COLLECTED MATERIAL ▸
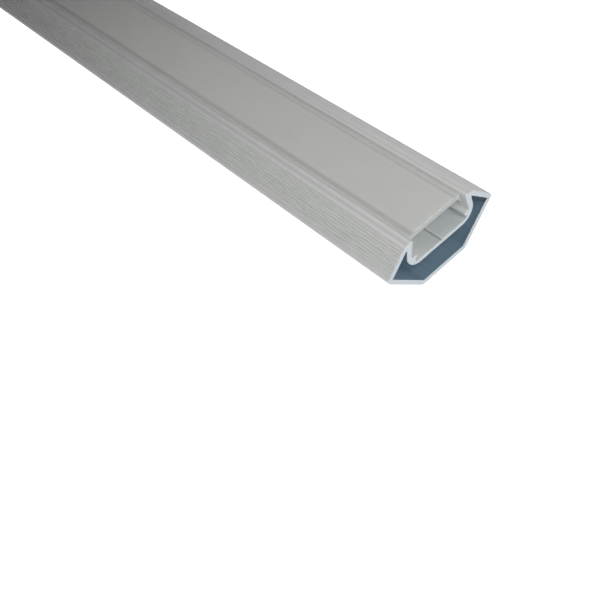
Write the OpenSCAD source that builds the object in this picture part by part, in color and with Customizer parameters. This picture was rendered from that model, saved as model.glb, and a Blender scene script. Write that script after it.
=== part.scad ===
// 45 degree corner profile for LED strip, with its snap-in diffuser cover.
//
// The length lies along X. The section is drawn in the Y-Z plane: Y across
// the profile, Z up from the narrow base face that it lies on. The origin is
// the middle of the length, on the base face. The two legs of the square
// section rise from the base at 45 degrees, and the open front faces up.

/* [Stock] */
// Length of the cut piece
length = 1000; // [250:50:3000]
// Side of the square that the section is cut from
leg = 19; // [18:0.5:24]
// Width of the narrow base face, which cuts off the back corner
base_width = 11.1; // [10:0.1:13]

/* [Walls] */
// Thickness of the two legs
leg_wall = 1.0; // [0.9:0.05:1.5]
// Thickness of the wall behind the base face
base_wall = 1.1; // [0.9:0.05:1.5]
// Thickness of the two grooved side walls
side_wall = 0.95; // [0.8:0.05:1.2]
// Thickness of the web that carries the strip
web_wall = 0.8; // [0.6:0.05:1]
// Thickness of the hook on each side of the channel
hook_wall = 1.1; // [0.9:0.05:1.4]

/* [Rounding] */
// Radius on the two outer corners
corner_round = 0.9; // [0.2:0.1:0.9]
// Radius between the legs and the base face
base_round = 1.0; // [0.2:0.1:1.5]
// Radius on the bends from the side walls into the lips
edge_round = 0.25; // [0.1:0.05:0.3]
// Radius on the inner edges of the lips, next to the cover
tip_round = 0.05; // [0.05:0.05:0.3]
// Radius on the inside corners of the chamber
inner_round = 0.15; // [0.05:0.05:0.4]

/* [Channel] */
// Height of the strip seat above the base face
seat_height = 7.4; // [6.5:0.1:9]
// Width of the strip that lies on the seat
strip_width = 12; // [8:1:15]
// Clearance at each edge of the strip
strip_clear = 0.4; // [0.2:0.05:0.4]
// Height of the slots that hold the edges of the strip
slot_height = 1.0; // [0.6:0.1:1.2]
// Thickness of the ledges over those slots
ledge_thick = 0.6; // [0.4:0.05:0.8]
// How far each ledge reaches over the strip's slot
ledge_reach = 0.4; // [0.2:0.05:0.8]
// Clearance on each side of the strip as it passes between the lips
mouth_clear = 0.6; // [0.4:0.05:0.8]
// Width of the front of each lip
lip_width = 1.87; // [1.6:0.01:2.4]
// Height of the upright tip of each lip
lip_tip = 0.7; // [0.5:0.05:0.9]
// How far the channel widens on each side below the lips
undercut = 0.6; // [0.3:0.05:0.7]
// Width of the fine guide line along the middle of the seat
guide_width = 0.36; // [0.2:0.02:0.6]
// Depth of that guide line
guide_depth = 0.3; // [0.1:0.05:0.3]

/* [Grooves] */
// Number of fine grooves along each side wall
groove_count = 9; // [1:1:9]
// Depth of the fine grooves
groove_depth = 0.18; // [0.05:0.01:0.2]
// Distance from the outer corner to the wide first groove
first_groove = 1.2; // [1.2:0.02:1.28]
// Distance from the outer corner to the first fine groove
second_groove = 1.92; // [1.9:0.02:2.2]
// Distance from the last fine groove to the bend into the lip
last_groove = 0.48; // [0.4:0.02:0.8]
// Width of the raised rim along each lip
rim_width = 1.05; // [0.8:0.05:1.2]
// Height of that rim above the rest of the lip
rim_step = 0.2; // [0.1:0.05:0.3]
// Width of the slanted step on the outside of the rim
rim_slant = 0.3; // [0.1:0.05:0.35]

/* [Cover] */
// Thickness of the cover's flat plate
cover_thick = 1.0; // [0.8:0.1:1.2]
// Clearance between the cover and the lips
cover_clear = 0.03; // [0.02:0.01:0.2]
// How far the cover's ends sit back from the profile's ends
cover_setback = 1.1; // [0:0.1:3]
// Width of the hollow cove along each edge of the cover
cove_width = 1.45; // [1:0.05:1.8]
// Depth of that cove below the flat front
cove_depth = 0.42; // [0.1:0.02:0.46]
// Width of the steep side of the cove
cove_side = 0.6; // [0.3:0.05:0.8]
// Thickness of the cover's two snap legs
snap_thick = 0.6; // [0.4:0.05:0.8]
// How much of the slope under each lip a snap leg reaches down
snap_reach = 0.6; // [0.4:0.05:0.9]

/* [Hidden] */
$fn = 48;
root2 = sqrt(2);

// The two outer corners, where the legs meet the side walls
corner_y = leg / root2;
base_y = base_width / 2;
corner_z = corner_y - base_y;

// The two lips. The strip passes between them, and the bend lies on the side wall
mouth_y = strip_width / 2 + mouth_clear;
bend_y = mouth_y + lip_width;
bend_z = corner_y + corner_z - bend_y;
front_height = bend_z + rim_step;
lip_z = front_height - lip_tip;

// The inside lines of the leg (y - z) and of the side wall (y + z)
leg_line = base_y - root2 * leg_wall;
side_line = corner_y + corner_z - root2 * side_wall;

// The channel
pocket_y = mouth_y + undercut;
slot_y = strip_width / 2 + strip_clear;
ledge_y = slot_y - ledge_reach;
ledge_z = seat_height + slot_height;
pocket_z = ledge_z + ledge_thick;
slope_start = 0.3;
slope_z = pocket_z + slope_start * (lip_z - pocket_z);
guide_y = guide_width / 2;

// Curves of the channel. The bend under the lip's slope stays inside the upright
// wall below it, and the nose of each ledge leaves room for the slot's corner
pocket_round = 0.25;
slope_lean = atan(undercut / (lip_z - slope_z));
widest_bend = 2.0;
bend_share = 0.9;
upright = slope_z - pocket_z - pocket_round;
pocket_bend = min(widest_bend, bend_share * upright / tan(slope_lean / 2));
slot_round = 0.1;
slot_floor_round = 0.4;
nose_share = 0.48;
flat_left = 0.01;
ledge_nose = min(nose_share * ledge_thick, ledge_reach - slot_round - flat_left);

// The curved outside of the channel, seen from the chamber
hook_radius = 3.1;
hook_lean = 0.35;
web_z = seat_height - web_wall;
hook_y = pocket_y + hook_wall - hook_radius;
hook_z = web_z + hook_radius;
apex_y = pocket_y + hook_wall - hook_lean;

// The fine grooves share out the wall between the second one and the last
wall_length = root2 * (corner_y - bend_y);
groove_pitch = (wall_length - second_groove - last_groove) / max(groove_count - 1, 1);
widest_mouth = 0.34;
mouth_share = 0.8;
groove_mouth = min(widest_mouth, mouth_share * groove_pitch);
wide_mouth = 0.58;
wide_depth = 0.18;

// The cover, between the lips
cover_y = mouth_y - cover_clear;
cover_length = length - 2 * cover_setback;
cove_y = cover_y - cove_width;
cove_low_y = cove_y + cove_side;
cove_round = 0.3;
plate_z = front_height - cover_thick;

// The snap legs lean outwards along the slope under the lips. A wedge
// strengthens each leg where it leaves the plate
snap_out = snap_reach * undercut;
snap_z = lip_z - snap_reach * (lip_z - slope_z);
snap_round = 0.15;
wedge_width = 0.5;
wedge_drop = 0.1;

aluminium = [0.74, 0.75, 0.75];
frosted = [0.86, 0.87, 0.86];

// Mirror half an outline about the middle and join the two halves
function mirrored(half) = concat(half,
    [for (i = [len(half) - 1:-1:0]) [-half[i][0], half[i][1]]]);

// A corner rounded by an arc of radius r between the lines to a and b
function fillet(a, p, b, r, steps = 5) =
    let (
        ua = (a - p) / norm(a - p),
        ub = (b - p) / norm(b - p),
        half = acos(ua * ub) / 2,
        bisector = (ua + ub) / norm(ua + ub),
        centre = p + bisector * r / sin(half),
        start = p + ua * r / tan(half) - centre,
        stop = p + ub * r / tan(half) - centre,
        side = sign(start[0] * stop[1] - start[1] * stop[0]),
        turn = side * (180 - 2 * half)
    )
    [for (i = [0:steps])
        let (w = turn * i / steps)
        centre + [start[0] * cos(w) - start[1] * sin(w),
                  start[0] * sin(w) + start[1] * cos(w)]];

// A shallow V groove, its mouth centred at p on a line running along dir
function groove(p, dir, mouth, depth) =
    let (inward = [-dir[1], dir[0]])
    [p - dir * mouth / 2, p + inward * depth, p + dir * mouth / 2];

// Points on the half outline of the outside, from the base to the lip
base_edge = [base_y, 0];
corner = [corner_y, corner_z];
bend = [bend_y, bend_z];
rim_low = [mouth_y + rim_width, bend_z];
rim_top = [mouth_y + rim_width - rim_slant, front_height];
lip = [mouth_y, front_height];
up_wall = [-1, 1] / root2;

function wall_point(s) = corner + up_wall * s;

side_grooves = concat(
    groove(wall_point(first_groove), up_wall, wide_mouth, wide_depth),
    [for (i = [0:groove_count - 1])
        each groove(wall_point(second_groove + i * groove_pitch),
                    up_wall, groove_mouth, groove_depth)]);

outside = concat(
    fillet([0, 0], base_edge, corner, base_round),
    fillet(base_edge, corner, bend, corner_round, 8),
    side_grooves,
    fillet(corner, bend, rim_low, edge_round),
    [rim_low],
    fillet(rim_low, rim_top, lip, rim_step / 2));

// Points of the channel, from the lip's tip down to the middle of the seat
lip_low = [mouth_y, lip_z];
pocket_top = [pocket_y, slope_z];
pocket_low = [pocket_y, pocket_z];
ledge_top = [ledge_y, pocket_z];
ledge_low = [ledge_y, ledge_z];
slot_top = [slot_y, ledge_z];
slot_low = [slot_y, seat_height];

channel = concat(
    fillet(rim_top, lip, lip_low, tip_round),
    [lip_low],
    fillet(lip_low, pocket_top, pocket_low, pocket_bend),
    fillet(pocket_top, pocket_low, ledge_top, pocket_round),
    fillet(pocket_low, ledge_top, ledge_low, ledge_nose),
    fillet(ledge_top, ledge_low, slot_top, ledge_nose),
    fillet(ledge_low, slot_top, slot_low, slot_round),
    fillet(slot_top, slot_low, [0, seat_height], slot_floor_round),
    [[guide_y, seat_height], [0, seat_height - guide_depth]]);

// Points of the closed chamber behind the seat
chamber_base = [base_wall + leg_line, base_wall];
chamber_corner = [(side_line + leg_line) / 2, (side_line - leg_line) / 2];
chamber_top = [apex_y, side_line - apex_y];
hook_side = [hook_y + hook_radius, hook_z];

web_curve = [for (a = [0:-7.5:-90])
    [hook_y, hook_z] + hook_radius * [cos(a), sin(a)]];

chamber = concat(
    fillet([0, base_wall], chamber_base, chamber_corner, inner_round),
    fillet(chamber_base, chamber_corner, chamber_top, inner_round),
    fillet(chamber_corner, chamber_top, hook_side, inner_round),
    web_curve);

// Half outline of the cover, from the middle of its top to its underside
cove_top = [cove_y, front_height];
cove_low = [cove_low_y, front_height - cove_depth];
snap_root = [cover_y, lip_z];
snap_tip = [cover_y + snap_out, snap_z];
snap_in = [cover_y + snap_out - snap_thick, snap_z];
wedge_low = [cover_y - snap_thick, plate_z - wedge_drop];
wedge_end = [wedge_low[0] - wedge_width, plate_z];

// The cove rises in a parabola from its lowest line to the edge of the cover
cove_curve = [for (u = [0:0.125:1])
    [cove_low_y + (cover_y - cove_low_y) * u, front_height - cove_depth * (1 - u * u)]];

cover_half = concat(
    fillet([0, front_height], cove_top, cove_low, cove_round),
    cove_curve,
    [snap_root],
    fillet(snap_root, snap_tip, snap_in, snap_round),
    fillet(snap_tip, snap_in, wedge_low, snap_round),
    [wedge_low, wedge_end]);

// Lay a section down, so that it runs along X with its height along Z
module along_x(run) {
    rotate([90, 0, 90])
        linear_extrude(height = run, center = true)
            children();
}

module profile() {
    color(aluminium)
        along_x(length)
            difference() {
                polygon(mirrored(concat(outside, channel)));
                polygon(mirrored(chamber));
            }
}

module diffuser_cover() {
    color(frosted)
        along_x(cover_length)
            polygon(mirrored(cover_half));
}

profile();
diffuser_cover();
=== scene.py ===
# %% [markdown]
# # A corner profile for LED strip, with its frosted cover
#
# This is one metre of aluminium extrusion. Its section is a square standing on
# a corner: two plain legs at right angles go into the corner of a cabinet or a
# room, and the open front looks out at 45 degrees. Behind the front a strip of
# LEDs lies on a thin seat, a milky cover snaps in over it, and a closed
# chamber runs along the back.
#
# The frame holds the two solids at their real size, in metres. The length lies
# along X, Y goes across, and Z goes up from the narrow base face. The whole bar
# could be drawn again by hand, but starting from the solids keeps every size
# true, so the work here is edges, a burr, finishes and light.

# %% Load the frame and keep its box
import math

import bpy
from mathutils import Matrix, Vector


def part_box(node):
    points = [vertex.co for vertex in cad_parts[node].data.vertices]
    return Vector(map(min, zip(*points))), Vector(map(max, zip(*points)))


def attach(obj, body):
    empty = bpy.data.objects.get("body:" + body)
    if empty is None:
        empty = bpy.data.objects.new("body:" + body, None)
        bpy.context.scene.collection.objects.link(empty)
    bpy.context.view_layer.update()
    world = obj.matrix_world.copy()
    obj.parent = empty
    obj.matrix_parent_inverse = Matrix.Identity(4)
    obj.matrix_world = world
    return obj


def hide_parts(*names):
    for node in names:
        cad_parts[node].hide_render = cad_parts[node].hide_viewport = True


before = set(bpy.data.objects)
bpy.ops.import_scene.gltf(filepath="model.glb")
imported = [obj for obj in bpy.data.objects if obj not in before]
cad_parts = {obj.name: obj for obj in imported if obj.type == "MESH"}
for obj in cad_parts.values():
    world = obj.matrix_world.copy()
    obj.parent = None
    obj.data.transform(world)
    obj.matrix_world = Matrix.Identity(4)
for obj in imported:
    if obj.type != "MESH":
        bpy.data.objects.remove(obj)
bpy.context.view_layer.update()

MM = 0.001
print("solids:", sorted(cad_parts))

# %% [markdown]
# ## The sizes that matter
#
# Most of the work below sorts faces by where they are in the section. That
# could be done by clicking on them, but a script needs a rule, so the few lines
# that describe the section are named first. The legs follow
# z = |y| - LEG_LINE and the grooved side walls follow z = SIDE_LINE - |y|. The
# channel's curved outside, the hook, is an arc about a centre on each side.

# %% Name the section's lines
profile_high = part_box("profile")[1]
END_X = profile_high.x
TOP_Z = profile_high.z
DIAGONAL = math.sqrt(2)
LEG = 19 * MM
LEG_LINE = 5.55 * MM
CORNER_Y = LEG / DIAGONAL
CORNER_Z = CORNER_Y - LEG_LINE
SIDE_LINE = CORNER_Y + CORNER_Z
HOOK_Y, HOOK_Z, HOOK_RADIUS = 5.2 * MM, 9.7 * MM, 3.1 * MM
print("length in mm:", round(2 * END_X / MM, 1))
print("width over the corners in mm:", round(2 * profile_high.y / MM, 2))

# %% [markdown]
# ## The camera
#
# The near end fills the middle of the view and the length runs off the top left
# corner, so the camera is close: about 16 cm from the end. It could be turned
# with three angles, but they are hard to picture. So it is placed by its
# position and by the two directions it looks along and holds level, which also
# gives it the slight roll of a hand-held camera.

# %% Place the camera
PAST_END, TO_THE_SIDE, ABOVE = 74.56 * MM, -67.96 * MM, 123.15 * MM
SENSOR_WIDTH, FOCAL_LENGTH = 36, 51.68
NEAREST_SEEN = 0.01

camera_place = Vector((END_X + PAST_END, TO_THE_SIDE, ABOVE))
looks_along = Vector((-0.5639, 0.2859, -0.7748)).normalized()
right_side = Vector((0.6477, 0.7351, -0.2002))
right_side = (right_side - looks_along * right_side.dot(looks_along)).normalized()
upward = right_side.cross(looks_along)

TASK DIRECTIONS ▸
The required output is the exact run of lines from the beginning of the listing above to the line that contains "hook_wall = 1.1; // [0.9:0.05:1.4]", inclusive of both.

OUTPUT OF THE TASK ▸
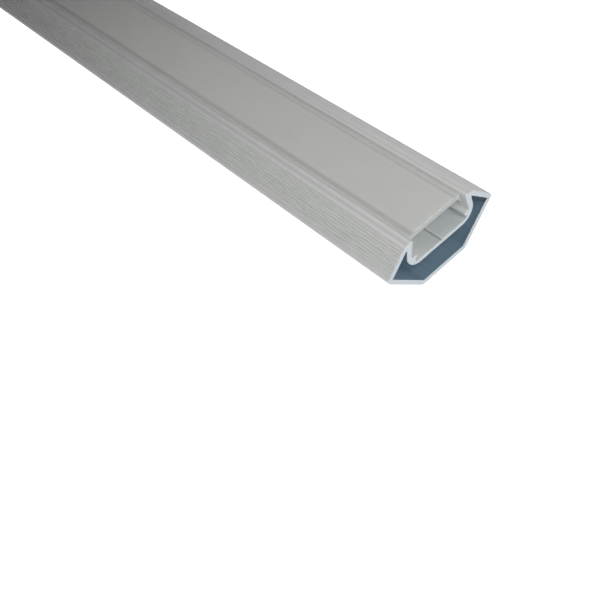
Write the OpenSCAD source that builds the object in this picture part by part, in color and with Customizer parameters. This picture was rendered from that model, saved as model.glb, and a Blender scene script. Write that script after it.
=== part.scad ===
// 45 degree corner profile for LED strip, with its snap-in diffuser cover.
//
// The length lies along X. The section is drawn in the Y-Z plane: Y across
// the profile, Z up from the narrow base face that it lies on. The origin is
// the middle of the length, on the base face. The two legs of the square
// section rise from the base at 45 degrees, and the open front faces up.

/* [Stock] */
// Length of the cut piece
length = 1000; // [250:50:3000]
// Side of the square that the section is cut from
leg = 19; // [18:0.5:24]
// Width of the narrow base face, which cuts off the back corner
base_width = 11.1; // [10:0.1:13]

/* [Walls] */
// Thickness of the two legs
leg_wall = 1.0; // [0.9:0.05:1.5]
// Thickness of the wall behind the base face
base_wall = 1.1; // [0.9:0.05:1.5]
// Thickness of the two grooved side walls
side_wall = 0.95; // [0.8:0.05:1.2]
// Thickness of the web that carries the strip
web_wall = 0.8; // [0.6:0.05:1]
// Thickness of the hook on each side of the channel
hook_wall = 1.1; // [0.9:0.05:1.4]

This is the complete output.